この作品を観た人が、子供たちはもちろん、保護者を含めた大人たちが、それぞれの立場で自分自身に立ち返って、「なすべきことは何か」を考えたら、少しはこの社会にいくばくかの影響をもたらすのではないかと思います。


そういえば、和美ちゃんの姉役の夏帆ちゃんが光ってましたね!などと思い出したように言う。雑誌にありましたが、天海祐希は子役たちに刺激されて、かなり気合いが入ってたそうで、休憩や空き時間も子役たちと意識的に接触を避けて、完璧な「女王」に徹したようです。それから、撮影期間がどれくらいか知りませんが、子役たちはみな成長したなと感じました。和美も、ひかるも、馬場ちゃんもゆうすけも、ぽわんとしてたのが軒並みきりっとした顔つきに変わりました。まあ、女の子は一歩女性に、男の子は一歩青年に近づいたというところでしょうか。マヤは「女王としてのマヤ」を通したわけですが、子供たちは演じる中でマヤの真意を彼らなりに汲み取って「小泉チルドレン」ならぬ「マヤチルドレン」になったんではないかと。最終回での子供たちの涙はそういう涙だと感じました。

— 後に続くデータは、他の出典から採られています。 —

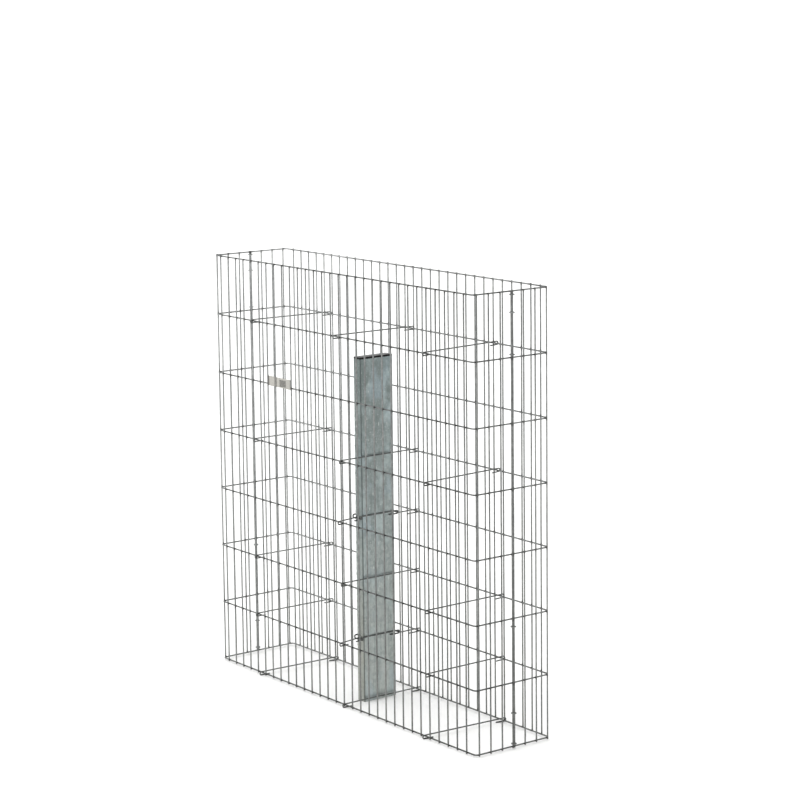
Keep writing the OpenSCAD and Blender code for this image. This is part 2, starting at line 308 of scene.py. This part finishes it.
# The cut end of a wire: a flat face inside a small chamfer
def closeRing(bm, ring, way, chamfer):
    face = bmesh.ops.contextual_create(bm, geom=ring)["faces"][0]
    bmesh.ops.inset_region(bm, faces=[face], thickness=chamfer, use_even_offset=True)
    bmesh.ops.translate(bm, vec=way * chamfer * drawing["standOut"], verts=face.verts)


# Distances along a run at which it gets a ring: near each weld, and never too far apart
def ringPlaces(start, end, welds, longest):
    way = (end - start).normalized()
    length = (end - start).length
    margin = drawing["margin"] * mm
    marks = {0.0, length}
    for weld in welds:
        along = (weld - start).dot(way)
        marks |= {along + d * mm for d in drawing["weldRings"] if margin < along + d * mm < length - margin}
    marks = sorted(marks)
    places = []
    for a, b in zip(marks, marks[1:]):
        parts = math.ceil((b - a) / (longest * mm))
        places += [a + (b - a) * k / parts for k in range(1, parts + 1)]
    return places


# Adds what a small bmesh holds to a piece's own, because the operators slow down as a mesh grows
def joinTo(bm, small):
    mesh = bpy.data.meshes.new("small")
    small.to_mesh(mesh)
    small.free()
    bm.from_mesh(mesh)
    bpy.data.meshes.remove(mesh)


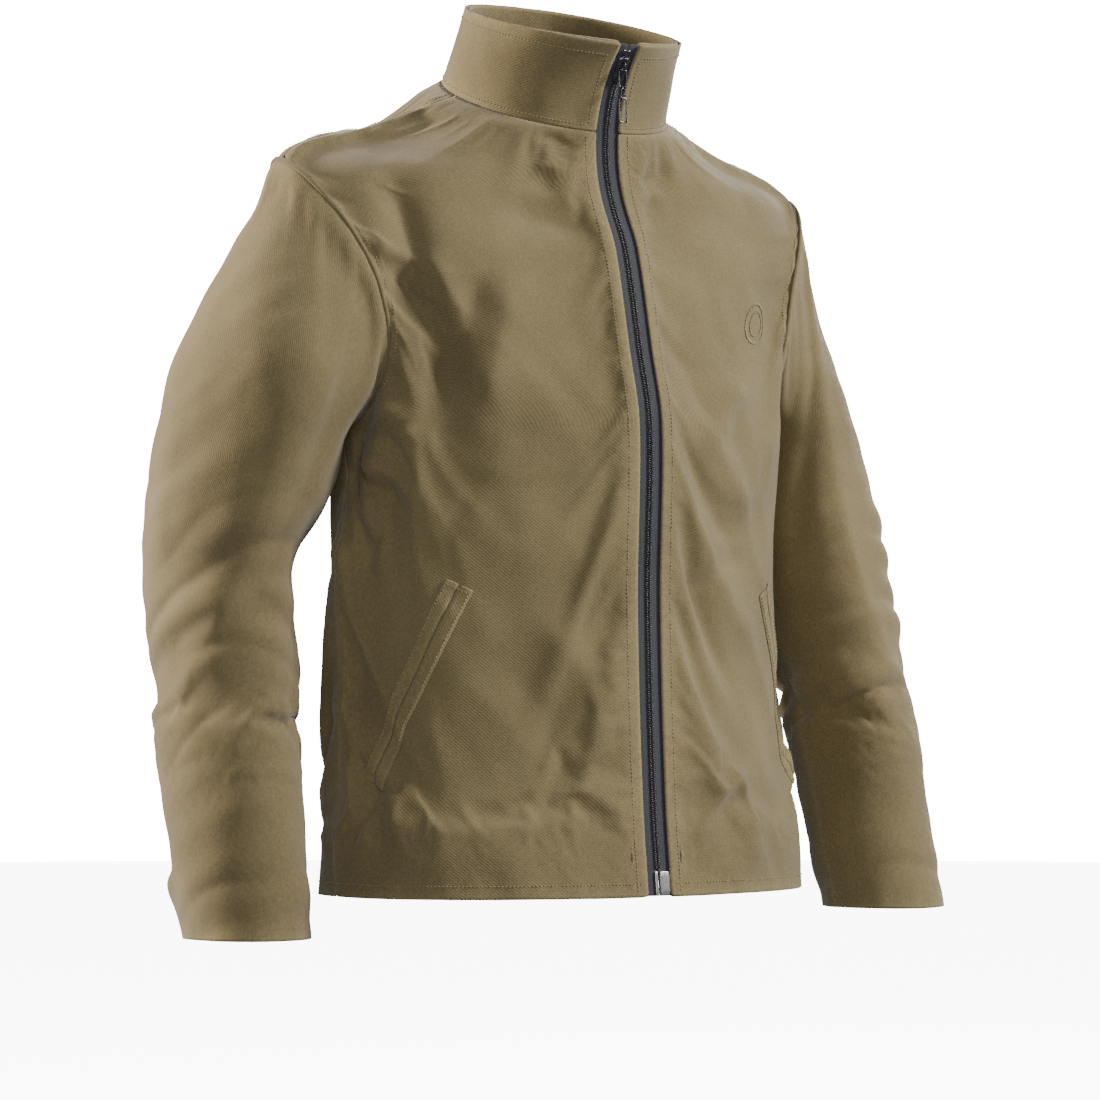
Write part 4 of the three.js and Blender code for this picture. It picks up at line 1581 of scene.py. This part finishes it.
def wire(name: str, points: Array, radius: float, material: bpy.types.Material,
         closed: bool = False) -> bpy.types.Object:
    """A round wire along points in millimetres.

    Args:
        name: The piece's name.
        points: Its route.
        radius: The wire's radius in millimetres.
        material: Its finish.
        closed: Whether the wire closes on itself.

    Returns:
        The curve object.
    """
    curve = bpy.data.curves.new(name, "CURVE")
    curve.dimensions = "3D"
    curve.bevel_depth = radius * MM
    curve.bevel_resolution = 5
    curve.use_fill_caps = not closed
    spline = curve.splines.new("POLY")
    spline.points.add(len(points) - 1)
    for knot, point in zip(spline.points, points):
        knot.co = (*(Vector(point) * MM), 1)
    spline.use_cyclic_u = closed
    spline.use_smooth = True
    curve.materials.append(material)
    thing = bpy.data.objects.new(name, curve)
    bpy.context.scene.collection.objects.link(thing)
    log.info("%s: a wire of %d points", name, len(points))
    return thing


def rounded_loop(half: float, low: float, high: float, radius: float, steps: int = 8) -> Array:
    """Points (x, z) round a rectangle with round corners.

    Args:
        half: Half its width.
        low: Its lowest z.
        high: Its highest z.
        radius: Its corners' radius.
        steps: Points in each corner.

    Returns:
        The points, in order.
    """
    corners = ((half - radius, high - radius, 0), (-half + radius, high - radius, 1),
               (-half + radius, low + radius, 2), (half - radius, low + radius, 3))
    points = []
    for x, z, quarter in corners:
        for turn in (quarter + np.linspace(0, 1, steps)) * math.pi / 2:
            points.append((x + radius * math.cos(turn), z + radius * math.sin(turn)))
    return np.array(points)


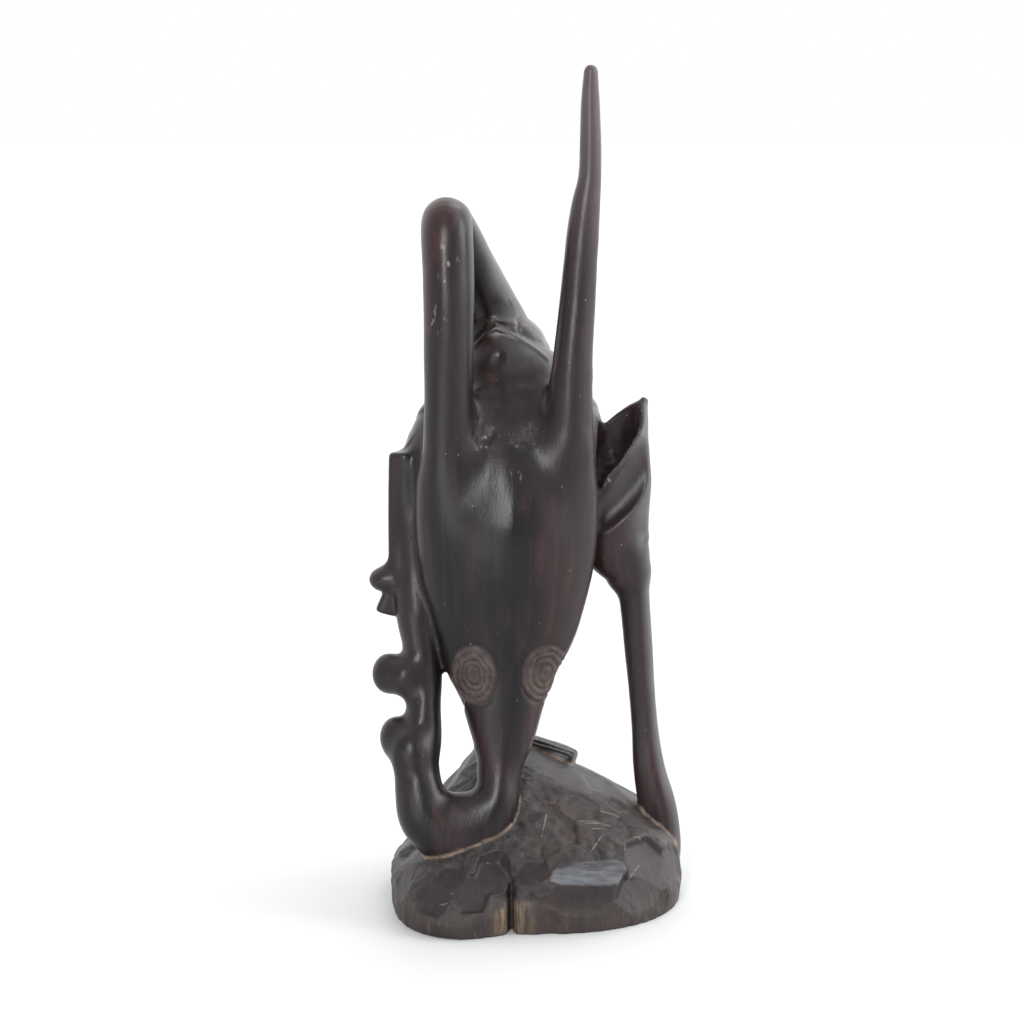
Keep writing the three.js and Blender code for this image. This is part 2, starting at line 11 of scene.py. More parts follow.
import bpy
import numpy as np
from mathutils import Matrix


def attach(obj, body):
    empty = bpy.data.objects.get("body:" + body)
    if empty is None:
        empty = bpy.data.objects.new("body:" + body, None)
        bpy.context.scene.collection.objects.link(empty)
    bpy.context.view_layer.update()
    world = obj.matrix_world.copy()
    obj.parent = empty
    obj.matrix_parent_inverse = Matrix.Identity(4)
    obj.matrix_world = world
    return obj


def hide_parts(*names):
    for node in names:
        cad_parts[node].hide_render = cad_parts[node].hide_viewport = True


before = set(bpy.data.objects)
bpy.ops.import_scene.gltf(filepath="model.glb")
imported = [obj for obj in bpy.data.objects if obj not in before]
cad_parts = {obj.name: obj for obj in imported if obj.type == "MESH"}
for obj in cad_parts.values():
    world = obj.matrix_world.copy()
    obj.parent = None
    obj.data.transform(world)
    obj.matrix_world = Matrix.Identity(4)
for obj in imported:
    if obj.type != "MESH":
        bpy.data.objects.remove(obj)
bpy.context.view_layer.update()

MM = 0.001
NODE = "spirit_carving"

# How fine the surface is, and how many triangles it may have.
VOXEL = 1.05
MOST_TRIANGLES = 190000

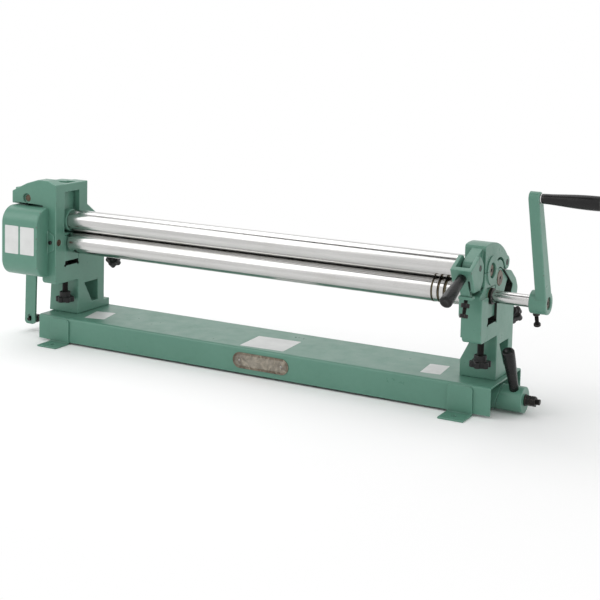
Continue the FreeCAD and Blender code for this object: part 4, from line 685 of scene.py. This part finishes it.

マヤはいったいいつ笑顔を見せるんだぁ!とずぅ~っと思っていましたが、脚本家は最後の最後で、和美とすれ違わせました。そして、そこでも和美にさえ笑顔を見せず、視聴者にだけとっておきのサービスカットを見せてくれました。ま、子供たちの胸の中ではマヤはにっこりと微笑んでいるでしょうけどね。